Analysts at Afrinvest in their monthly report for May sided with Moody’s and called for complementary efforts from the fiscal authorities.
“Given that crude oil revenue is projected to deliver 47.7 per cent of the N40.9 tn budgeted revenue for 2025, we estimate deficits could exceed N17.0tn in 2025, pushing total debt stock to N180.0 tn (c. 60.0 per cent of GDP). Taking a cue from 2024, where Nigeria spent N11.0tn (52.9 per cent of total revenue in the period) on debt servicing, there is an urgent need to replace historic fiscal expansionism with a more prudent framework that prioritises sustainable budget growth and is capex intensive. We consider this necessary to effectively complement CBN’s effort at fostering real growth while maintaining price stability,” Afrinvest stated.
In addition to oil-related risks, inflation remains a key concern.

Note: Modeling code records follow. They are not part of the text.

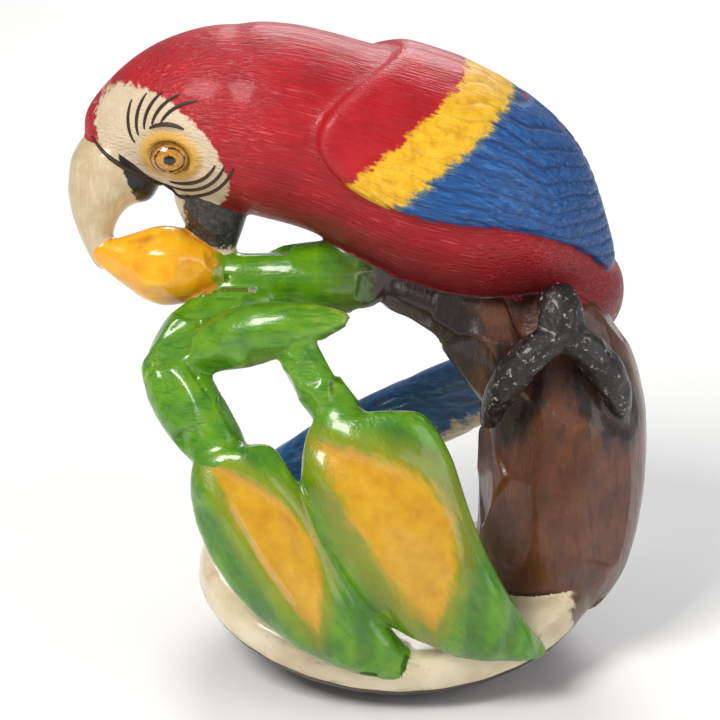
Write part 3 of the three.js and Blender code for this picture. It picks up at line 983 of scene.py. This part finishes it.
def branch_finish():
    paint = Finish("stained_branch", 0.3, coat=0.4)
    upright = paint.stretched(paint.position, (1, 1, 0.3))
    clouds = paint.noise(3.0 * mm, detail=4)
    streaks = paint.noise(0.8 * mm, upright, detail=5, rough=0.65)
    specks = paint.noise(0.25 * mm, detail=3, rough=0.7)
    stain = paint.ramp(clouds, (0.2, stain_dark), (0.5, stain_brown),
                       (0.8, stain_light))
    stain = paint.over(paint.between(streaks, 0.5, 0.34, 0, 0.5), stain, grain_dark)
    stain = paint.over(paint.between(specks, 0.62, 0.74, 0, 0.35), stain, speck_tan)
    ragged = paint.ragged(paint.noise(1.3 * mm, upright, detail=5), 5.0)
    shade = paint.plus(paint.attribute("shade"), ragged)
    # stained near black round the claws, with painted shade under the bird
    stain = paint.over(paint.between(shade, 1.0, -1.0, 0, 0.95), stain, stain_and_shade_black)
    # painted shade darkens the hollows of the knife cuts
    hollow = paint.between(paint.attribute("bulge"), -0.02, -0.10, 0, 0.8)
    stain = paint.over(hollow, stain, hollow_shade_dark)
    edge = paint.between(paint.attribute("bulge"), 0.08, 0.16, 0, 0.3)
    stain = paint.over(edge, stain, ridge_tan)
    return paint.done(stain, paint.between(streaks, 0.3, 0.7, 0.42, 0.24), streaks, relief=0.12 * mm)


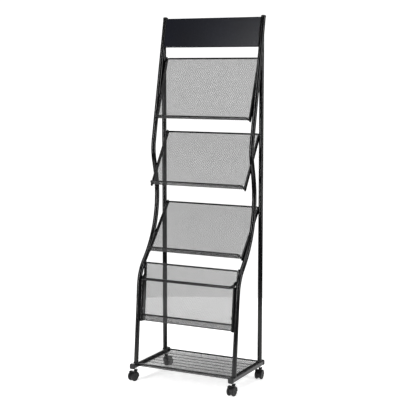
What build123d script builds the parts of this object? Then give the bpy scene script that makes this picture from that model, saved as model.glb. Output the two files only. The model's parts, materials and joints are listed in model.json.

Nigeria’s inflation rate, which peaked at 34.8 per cent in December 2024, moderated to 24.5 per cent in January 2025 following a rebasing of the Consumer Price Index methodology. Food inflation, in particular, has shown a consistent downward trend, dropping to 21.3 per cent by April. However, the credit agency said inflation remains stubbornly high and could reverse if global commodity prices rise or if the naira weakens further.
To combat inflation, the CBN has adopted a tighter monetary stance, raising the benchmark interest rate by 875 basis points in 2024 to 27.5 per cent, the highest level in decades, and increasing the cash reserve requirement for banks. It has also halted the practice of Ways and Means financing of the Federal Government, which previously stoked monetary expansion.
The report also flagged Nigeria’s weak interest-to-revenue ratio, projected to remain at 35 per cent by 2027, as a structural constraint that limits the government’s fiscal flexibility. Still, Moody’s maintained a stable outlook on Nigeria, expressing confidence that recent reforms have laid the groundwork for improved economic governance and debt sustainability. The agency noted that the continuation of current policies, especially efforts to improve tax collection and reduce dependence on oil, could support further upgrades in the future.